Dementia, Culture and Ethnicity
Issues for All
With contributions from experienced dementia practitioners and care researchers, this book examines the impact of culture and ethnicity on the experience of dementia and on the provision of support and services, both in general terms and in relation to specific minority ethnic communities.
Drawing together evidence-based research and expert practitioners' experiences, this book highlights the ways that dementia care services will need to develop in order to ensure that provision is culturally appropriate for an increasingly diverse older population. The book examines cultural issues in terms of assessment and engagement with people with dementia, challenges for care homes, and issues for supporting families from diverse ethnic backgrounds in relation to planning end of life care and bereavement. First-hand accounts of living with dementia from a range of cultural and ethnic backgrounds give unique perspectives into different attitudes to dementia and dementia care. The contributors also examine recent policy and strategy on dementia care and the implications for working with culture and ethnicity.
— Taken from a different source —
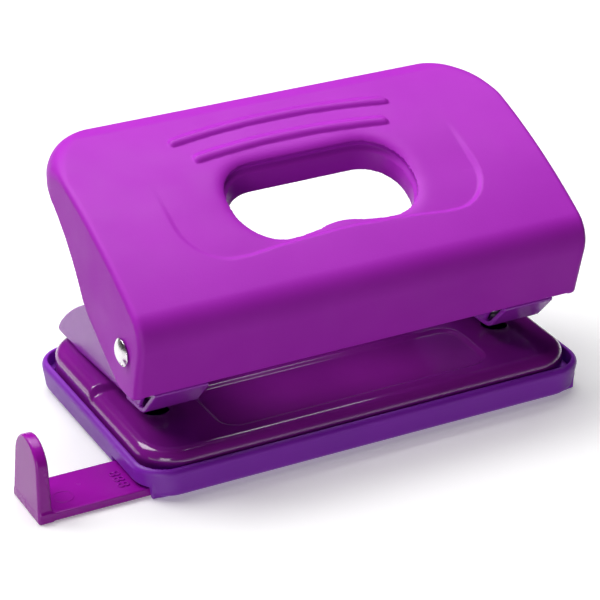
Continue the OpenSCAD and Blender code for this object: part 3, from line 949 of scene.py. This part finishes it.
handle_plastic = moulded(
    "handle_plastic", (0.48, 0.019, 0.60), (0.51, 0.023, 0.63),
    roughness=0.50, grain=3200, grain_depth=0.00007, specular=0.25,
)
tray_plastic = moulded(
    "tray_plastic", (0.26, 0.016, 0.52), (0.29, 0.020, 0.56),
    roughness=0.42, grain=2600, grain_depth=0.00005, specular=0.45,
)
guide_plastic = moulded(
    "guide_plastic", (0.37, 0.006, 0.41), (0.41, 0.008, 0.45),
    roughness=0.24, grain=1400, grain_depth=0.00002, specular=0.35,
)
plate_paint = enamel("plate_paint", (0.28, 0.014, 0.33), (0.31, 0.017, 0.36), 0.16)
# Painted light: the brackets carry the plate's enamel, made paler and bluer than the plate to paint in
# the light that their ears catch.
bracket_paint = enamel("bracket_paint", (0.34, 0.024, 0.50), (0.38, 0.028, 0.54), 0.24, 0.1)
rivet_nickel = steel("rivet_nickel", (0.86, 0.82, 0.85), (0.70, 0.66, 0.70), 0.22, (1, 1, 1), 700)
fastener_steel = steel("fastener_steel", (0.60, 0.60, 0.63), (0.45, 0.44, 0.45), 0.34, (1, 1, 4))
bare_steel = steel("bare_steel", (0.52, 0.52, 0.55), (0.38, 0.37, 0.37), 0.32, (1, 1, 6))
pin_steel = steel("pin_steel", (0.68, 0.68, 0.71), (0.56, 0.55, 0.56), 0.2, (1, 1, 14))
spring_steel = steel("spring_steel", (0.46, 0.46, 0.49), (0.30, 0.29, 0.29), 0.3, (2, 2, 2))


# ---------------------------------------------------------------- pieces


def place(piece, body, slot, material, *nodes):
    """Puts a finished piece on its body, in place of the CAD nodes it stands for."""
    piece.data.materials.append(material)
    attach(piece, body)
    if nodes:
        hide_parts(*nodes)


def shell_piece(name, body, slot, material, field, step, keep):
    """A piece that fills the box of the CAD node that it stands for."""
    low, high = span(name)
    piece = sculpt(name + "_shell", field, low, high, step, keep)
    spots = np.clip(spots_of(piece.data), low * MM, high * MM)
    piece.data.vertices.foreach_set("co", spots.ravel())
    place(piece, body, slot, material, name)


shell_piece("handle", "handle", "handle_plastic", handle_plastic, handle_field, 0.45, 0.3)
shell_piece("chip_tray", "tray", "tray_plastic", tray_plastic, tray_field, 0.42, 0.22)
shell_piece("base_plate", "chassis", "plate_paint", plate_paint, plate_field, 0.42, 0.3)
shell_piece("paper_guide", "guide", "guide_plastic", guide_plastic, guide_field, 0.3, 0.2)
shell_piece("bracket_rivets", "chassis", "fastener_steel", fastener_steel, joint_rivet_field, 0.2, 0.5)

for side, s in SIDES.items():
    small = [
        ("bracket", "chassis", "bracket_paint", bracket_paint, bracket_field(s), 0.28, 0.25),
        ("punch_pin", f"{side}_pin", "pin_steel", pin_steel, pin_field(s), 0.2, 0.5),
        ("guide_bush", "chassis", "bare_steel", bare_steel, bush_field(s), 0.2, 0.5),
        ("retaining_ring", f"{side}_pin", "spring_steel", spring_steel, ring_field(s), 0.15, 0.4),
        ("pivot_rivet", "chassis", "rivet_nickel", rivet_nickel, rivet_field(s), 0.15, 0.5),
        ("pivot_washer", "chassis", "fastener_steel", fastener_steel, washer_field(s), 0.15, 0.4),
        ("press_pad", "handle", "bare_steel", bare_steel, pad_field(s), 0.2, 0.3),
    ]
    for part, *rest in small:
        shell_piece(f"{side}_{part}", *rest)
    spring = spring_mesh(f"{side}_return_spring_coil", s)
    place(spring, "chassis", "spring_steel", spring_steel, f"{side}_return_spring")
    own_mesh(spring)

low_z, high_z = STRIP_TOP - MARK_MARGIN["below"], STRIP_TOP + MARK_MARGIN["above"]
numbers = sculpt("guide_numbers", numeral_field, (MARK_X - 1.3, -22.8, low_z),
                 (MARK_X + 1.3, -16.1, high_z), 0.05, 0.4)
place(numbers, "guide", "guide_plastic", guide_plastic)
gate_reach = GATE_RING["r"] + 0.3
gate = sculpt("guide_gate_mark", gate_field, (GATE[0] - gate_reach, GATE[1] - gate_reach, low_z),
              (GATE[0] + gate_reach, GATE[1] + gate_reach, high_z), 0.07, 0.4)
place(gate, "guide", "guide_plastic", guide_plastic)


# ---------------------------------------------------------------- camera, floor and light


def add_camera():
    azimuth, elevation, roll = (math.radians(a) for a in (27.679, 27.302, 0.194))
    target = Vector((1.947, 8.270, 15.940)) * MM
    back = Vector((-math.sin(azimuth) * math.cos(elevation),
                   -math.cos(azimuth) * math.cos(elevation), math.sin(elevation)))
    data = bpy.data.cameras.new("camera")
    data.lens, data.sensor_width = 151.24, 36
    data.clip_start, data.clip_end = 0.02, 20
    camera = bpy.data.objects.new("camera", data)
    bpy.context.scene.collection.objects.link(camera)
    camera.rotation_mode = "QUATERNION"
    camera.rotation_quaternion = back.to_track_quat("Z", "Y") @ Quaternion((0, 0, 1), roll)
    camera.location = target + back * 0.53644
    bpy.context.scene.camera = camera


def add_floor():
    mesh = bpy.data.meshes.new("floor")
    half = 4.0
    corners = [(-half, -half, 0), (half, -half, 0), (half, half, 0), (-half, half, 0)]
    mesh.from_pydata(corners, [], [(0, 1, 2, 3)])
    floor = bpy.data.objects.new("floor", mesh)
    bpy.context.scene.collection.objects.link(floor)
    paint = bpy.data.materials.new("floor")
    paint.use_nodes = True
    shader = paint.node_tree.nodes["Principled BSDF"]
    shader.inputs["Base Color"].default_value = (0.9, 0.9, 0.9, 1)
    shader.inputs["Roughness"].default_value = 0.9
    shader.inputs["Specular IOR Level"].default_value = 0.0
    shader.inputs["Emission Color"].default_value = (1, 1, 1, 1)
    shader.inputs["Emission Strength"].default_value = 0.24
    mesh.materials.append(paint)
    floor.visible_diffuse = False
    floor.visible_shadow = False


def add_softbox(name, azimuth, elevation, distance, size, power):
    """A square soft light that faces the middle of the object."""
    a, e = math.radians(azimuth), math.radians(elevation)
    out = Vector((math.sin(a) * math.cos(e), -math.cos(a) * math.cos(e), math.sin(e)))
    data = bpy.data.lights.new(name, "AREA")
    data.shape, data.size, data.energy = "SQUARE", size, power
    light = bpy.data.objects.new(name, data)
    light.location = out * distance + Vector((0, 0, 0.03))
    light.rotation_mode = "QUATERNION"
    light.rotation_quaternion = out.to_track_quat("Z", "Y")
    bpy.context.scene.collection.objects.link(light)


def add_world():
    """A dim studio with a pale band near the horizon."""
    world = bpy.data.worlds.new("studio")
    world.use_nodes = True
    tree = world.node_tree
    coordinates = tree.nodes.new("ShaderNodeTexCoord")
    split = tree.nodes.new("ShaderNodeSeparateXYZ")
    ramp = tree.nodes.new("ShaderNodeValToRGB")
    up = tree.nodes.new("ShaderNodeMapRange")
    up.inputs["From Min"].default_value = -1
    tree.links.new(coordinates.outputs["Generated"], split.inputs["Vector"])
    tree.links.new(split.outputs["Z"], up.inputs["Value"])
    tree.links.new(up.outputs["Result"], ramp.inputs["Fac"])
    tree.links.new(ramp.outputs["Color"], tree.nodes["Background"].inputs["Color"])
    stops = [(0.0, 0.0), (0.48, 0.2), (0.62, 0.0), (1.0, 0.0)]
    for position, level in stops[1:-1]:
        ramp.color_ramp.elements.new(position).color = (level, level, level, 1)
    ramp.color_ramp.elements[0].color = (stops[0][1],) * 3 + (1,)
    ramp.color_ramp.elements[-1].color = (stops[-1][1],) * 3 + (1,)
    tree.nodes["Background"].inputs["Strength"].default_value = 1.0
    bpy.context.scene.world = world


add_camera()
add_floor()
add_world()
add_softbox("front", -45, 6, 0.9, 0.36, 1.7)
add_softbox("floor_bounce", -30, -35, 0.9, 0.6, 1.45)
add_softbox("back_top", 150, 70, 0.9, 0.6, 5.2)
add_softbox("side_top", 210, 70, 0.9, 0.6, 1.2)
add_softbox("back_left", 225, 50, 0.9, 0.5, 5.2)
bpy.context.scene.view_settings.view_transform = "Standard"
This comprehensive and timely book is essential reading for dementia care practitioners, researchers and policy makers.
This book is extremely timely and is a welcome contribution to our understanding and thinking about how to support people with dementia and their families from an increasingly diverse background. Within the different chapters it skilfully combines a range of important issues and useful information as well as including powerful stories and perspectives of families affected by dementia. Definitely one for the bookshelf for both those supporting families affected by dementia as well as policy, decision makers. – Rachel Thompson, Professional & Practice Development Lead for Admiral Nursing, Dementia UK
This is a book which is absolutely essential to anyone interested in people living with dementia and their care. It is rare to find a text that addresses the complexity of culture and ethnicity in such a person centred way, and unravels for us the implications for how we provide services and make care available to people of all backgrounds. – Charlotte L. Clarke, Professor of Health in Social Science, University of Edinburgh
[This book] deals with culture and ethnicity to further our understanding of the individual experience of dementia and how that impacts on the person, their carers and their families. It is so rewarding and illuminating to drill down to tap the huge resource of personal experience and how extraneous factors can influence the expression and experience of dementia. Each chapter is a standalone treatise on important aspects of dementia. Understanding the effects of our culture, ethnic background, but most importantly the combination of these will further our depth of understanding and empathy that we all know is the cornerstone of good person centred care. In this way we can strive to improve the lived experience of dementia. The editors and contributors are to be congratulated on bringing to life this hitherto relatively neglected but incredibly important aspect of dementia. – From the foreword by Alistair Burns CBE, Professor of Old Age Psychiatry, University of Manchester
Julia Botsford currently holds a joint post as Research Lead at Dementia UK and as Senior Admiral Nurse at Barnet, Enfield and Haringey Mental Health NHS Trust. After a degree in history and philosophy, Julia trained as a general and mental health nurse. Early on in her career she made a decision to work within dementia care. Since then she has held a number of different posts both in clinical practice and education. She completed a doctorate in 2010, through research on the experiences of Greek Cypriot and African Caribbean partners of people with dementia.
Karen Harrison Dening is Director of Admiral Nursing at Dementia UK. Her key interests are palliative care and end of life care in dementia, advance care planning and specialist and advanced nurse practice. She has recently studied for a part-time doctorate at University College London in the Marie Curie Palliative Research Unit researching advance care planning in dementia. Karen is a member of the NCPC Dementia Working Group and the RSM Palliative Care Council.